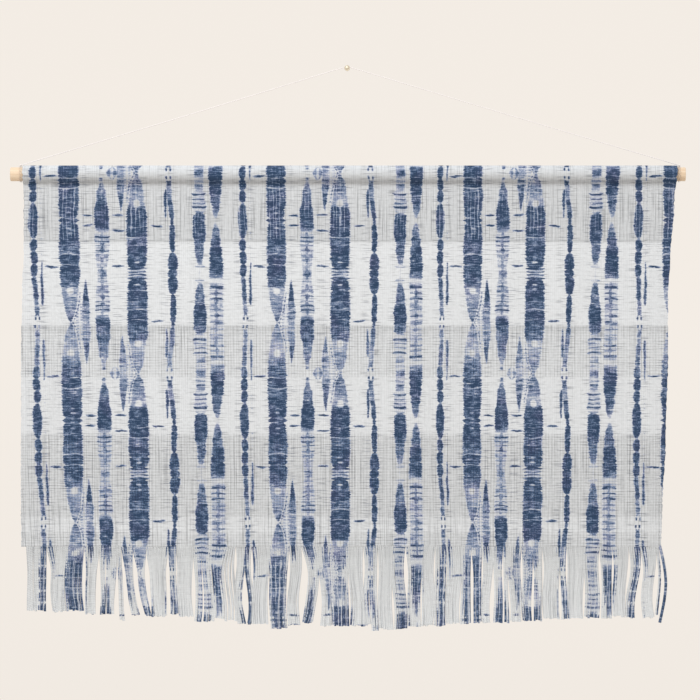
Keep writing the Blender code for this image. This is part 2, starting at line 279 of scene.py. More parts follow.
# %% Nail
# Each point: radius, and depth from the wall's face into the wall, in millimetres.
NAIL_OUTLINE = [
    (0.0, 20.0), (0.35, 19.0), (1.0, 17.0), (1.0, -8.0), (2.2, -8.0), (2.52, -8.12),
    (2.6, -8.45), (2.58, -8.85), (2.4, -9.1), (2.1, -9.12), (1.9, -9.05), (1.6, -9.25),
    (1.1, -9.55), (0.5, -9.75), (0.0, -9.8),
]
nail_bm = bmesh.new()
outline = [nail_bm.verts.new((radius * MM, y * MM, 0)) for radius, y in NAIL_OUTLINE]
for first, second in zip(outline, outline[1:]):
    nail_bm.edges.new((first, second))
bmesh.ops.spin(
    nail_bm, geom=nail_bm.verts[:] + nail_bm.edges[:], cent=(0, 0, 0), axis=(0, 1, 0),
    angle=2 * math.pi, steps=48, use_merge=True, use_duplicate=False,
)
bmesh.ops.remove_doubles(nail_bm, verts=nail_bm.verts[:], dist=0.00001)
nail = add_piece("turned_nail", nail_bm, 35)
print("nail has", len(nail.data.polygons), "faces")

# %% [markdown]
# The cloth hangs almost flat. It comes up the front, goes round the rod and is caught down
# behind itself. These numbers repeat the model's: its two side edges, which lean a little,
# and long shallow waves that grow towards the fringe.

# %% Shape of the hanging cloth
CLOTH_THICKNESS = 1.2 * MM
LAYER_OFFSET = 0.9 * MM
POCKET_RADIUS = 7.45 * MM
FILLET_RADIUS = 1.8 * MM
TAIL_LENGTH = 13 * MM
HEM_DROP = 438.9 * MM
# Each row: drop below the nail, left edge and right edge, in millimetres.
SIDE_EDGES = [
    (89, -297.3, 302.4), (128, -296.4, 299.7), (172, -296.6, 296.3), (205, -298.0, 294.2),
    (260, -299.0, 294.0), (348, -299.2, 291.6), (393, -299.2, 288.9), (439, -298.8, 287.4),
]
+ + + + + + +
- [Work to complete]:
Restate the data above exactly, keeping each word as it stands.

- [Exercise response]:
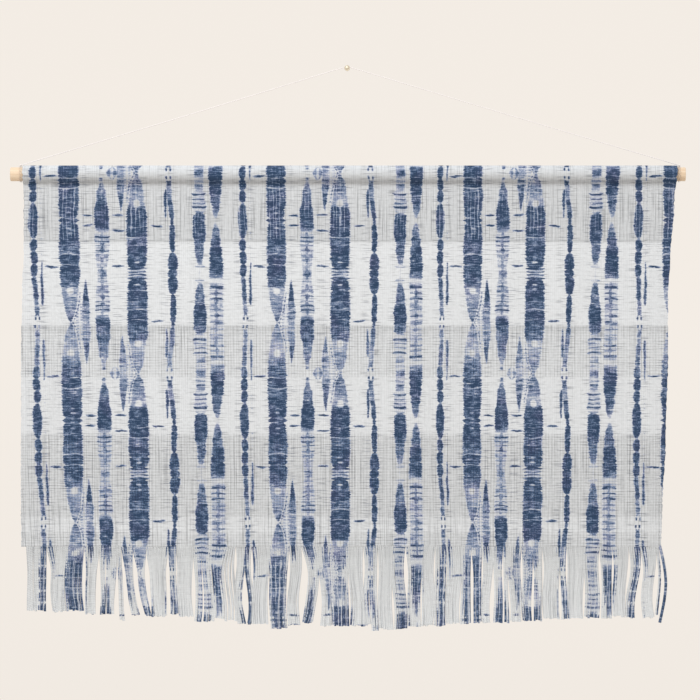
Keep writing the Blender code for this image. This is part 2, starting at line 279 of scene.py. More parts follow.
# %% Nail
# Each point: radius, and depth from the wall's face into the wall, in millimetres.
NAIL_OUTLINE = [
    (0.0, 20.0), (0.35, 19.0), (1.0, 17.0), (1.0, -8.0), (2.2, -8.0), (2.52, -8.12),
    (2.6, -8.45), (2.58, -8.85), (2.4, -9.1), (2.1, -9.12), (1.9, -9.05), (1.6, -9.25),
    (1.1, -9.55), (0.5, -9.75), (0.0, -9.8),
]
nail_bm = bmesh.new()
outline = [nail_bm.verts.new((radius * MM, y * MM, 0)) for radius, y in NAIL_OUTLINE]
for first, second in zip(outline, outline[1:]):
    nail_bm.edges.new((first, second))
bmesh.ops.spin(
    nail_bm, geom=nail_bm.verts[:] + nail_bm.edges[:], cent=(0, 0, 0), axis=(0, 1, 0),
    angle=2 * math.pi, steps=48, use_merge=True, use_duplicate=False,
)
bmesh.ops.remove_doubles(nail_bm, verts=nail_bm.verts[:], dist=0.00001)
nail = add_piece("turned_nail", nail_bm, 35)
print("nail has", len(nail.data.polygons), "faces")

# %% [markdown]
# The cloth hangs almost flat. It comes up the front, goes round the rod and is caught down
# behind itself. These numbers repeat the model's: its two side edges, which lean a little,
# and long shallow waves that grow towards the fringe.

# %% Shape of the hanging cloth
CLOTH_THICKNESS = 1.2 * MM
LAYER_OFFSET = 0.9 * MM
POCKET_RADIUS = 7.45 * MM
FILLET_RADIUS = 1.8 * MM
TAIL_LENGTH = 13 * MM
HEM_DROP = 438.9 * MM
# Each row: drop below the nail, left edge and right edge, in millimetres.
SIDE_EDGES = [
    (89, -297.3, 302.4), (128, -296.4, 299.7), (172, -296.6, 296.3), (205, -298.0, 294.2),
    (260, -299.0, 294.0), (348, -299.2, 291.6), (393, -299.2, 288.9), (439, -298.8, 287.4),
]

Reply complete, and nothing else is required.